Saturday: Ole Miss at Vanderbilt, Drew Pomeranz vs. Caleb Cotham. When I played tennis, we always accused the team that put their best player in the second spot of “stacking.” And I’m accusing the Rebels of doing it, though we can’t penalize Mike Bianco too much for pitching Pomeranz on Saturdays-the southpaw began the season being suspended following an off-season DUI arrest. Still, while the mixed-up weekend rotation costs us the battle of SEC southpaws in Pomeranz vs. Mike Minor, Cotham isn’t a bad substitute. The right-hander has won all three of his starts, allowing just 10 hits in 21 innings. We’ll see how Pomeranz handles this impressive Commodores offense, led by dynamic freshman sophomore Jason Esposito. In 14 games, he’s hitting .357/.403/.589, with seven steals and just one error. Look out for a Sonny Gray sighting in the bullpen-Gray and Esposito are Tim Corbin’s next batch of first-round picks (after Mike Minor makes it four in the past three years this June).

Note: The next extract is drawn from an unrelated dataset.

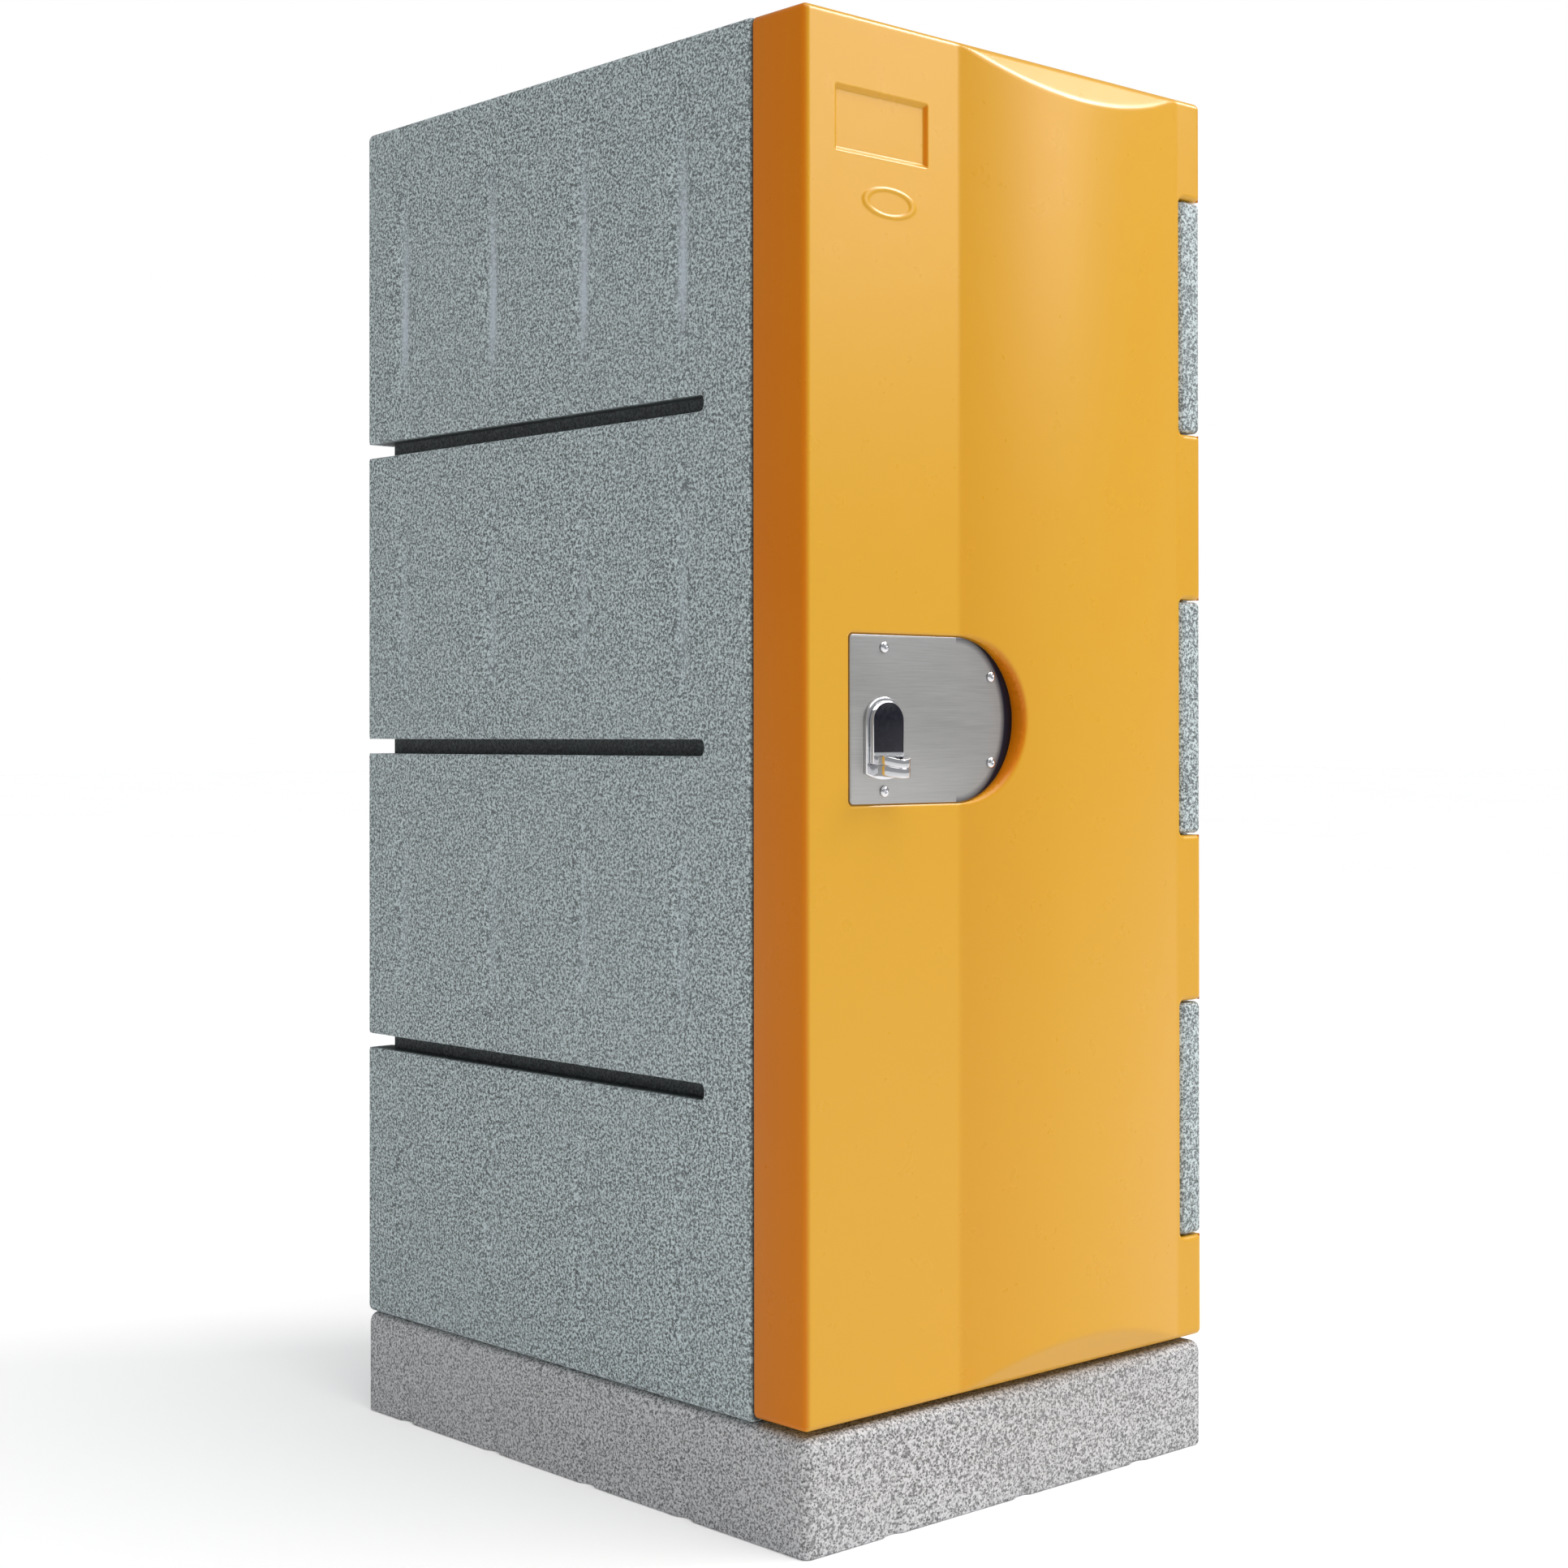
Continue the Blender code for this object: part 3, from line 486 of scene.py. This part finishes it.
ORANGE = orange_plastic()
BODY_GREY = speckled_plastic("speckled_body", (0.46, 0.525, 0.535), 0.38, 1.5, 0.11)
PLINTH_GREY = speckled_plastic("speckled_plinth", (0.57, 0.575, 0.585), 0.55, 1.3, 0.12)
STEEL, CHROME, ZINC, BLACK = brushed_steel(), chrome(), zinc(), black_plastic()


def dress(obj, material, body=None, node=None, angle=32.0):
    """A finish for a new piece, the body that it moves with and the CAD node that it stands for."""
    obj.data.materials.clear()
    obj.data.materials.append(material)
    smooth(obj, angle)
    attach(obj, body)
    if node:
        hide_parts(node)
    return obj


# ---- Body ----


def flute(u, v, low_v, high_v, depth):
    """Shallow upright sinks in a section of a side wall, deepest in their middle and pointed at their ends."""
    total = 0.0
    along = (v - low_v) / (high_v - low_v)
    if not 0 < along < 1:
        return 0.0
    swell = math.sin(math.pi * along) ** 0.7
    for centre in FLUTES:
        total += depth * swell * math.exp(-(((u - centre) / (4.0 + 5.0 * swell)) ** 2))
    return total


def side_rise(u, v):
    sections = zip([BODY_LOW] + GROOVES, GROOVES + [BODY_HIGH])
    sink = 0.0
    for low, high in sections:
        sink += flute(u, v, low + 30, high - 36, TOP_FLUTE_DEPTH if high == BODY_HIGH else FLUTE_DEPTH)
    for z in GROOVES:
        away = box_distance(u, v, GROOVE_START, z - GROOVE_HALF, REAR + 60, z + GROOVE_HALF, 4.5)
        sink += fillet(away, 2.0)
    return -sink


def groove_tool(side, z):
    low, high = z - GROOVE_HALF, z + GROOVE_HALF
    corner = 4.5
    outline = arc(GROOVE_START + corner, low + corner, corner, 270, 180, 6)
    outline += arc(GROOVE_START + corner, high - corner, corner, 180, 90, 6)
    outline += [(REAR + 8, high), (REAR + 8, low)]
    return prism("groove_tool", outline, -8, GROOVE_DEPTH, side_face(side))


def rear_groove_tool(side, z):
    """The groove's run across the back, as far as the middle of the seam between two panels."""
    outline = rectangle(REAR - GROOVE_DEPTH, z - GROOVE_HALF, REAR + 8, z + GROOVE_HALF)
    return prism("rear_groove_tool", outline, -8, WALL + 8, side_face(side))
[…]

Sunday: Baylor at Texas A&M, TBA vs. Barret Loux. There’s no disputing that the Bears’ rotation is solid, it’s just that the rotation is in flux. At the beginning of the season, Sundays belonged to summer standout Craig Fritsch, but coach Steve Smith opted to move ace Kendal Volz to Saturdays, and Fritsch took over the Friday night role. Last weekend, projected Saturday starter Shawn Tolleson was taken out of the rotation, and a hodgepodge of relievers took the Sunday spot. However, with the mid-week game against Texas postponed this week, it’s now been eight days since right fielder Aaron Miller shut down TCU over five innings on March 4. Miller, a blue-chip recruit who has been plagued by inconsistency at the plate, might just convince scouts that his power-lefty arm is the better tool. I remember similar debates coming up about Mitch Moreland at Mississippi State not long ago. I’m also excited to see how the dynamic Aggies’ weekend rotation, currently boasting 74 strikeouts in 52 combined innings, handles their first Big 12 test. Should be a great series.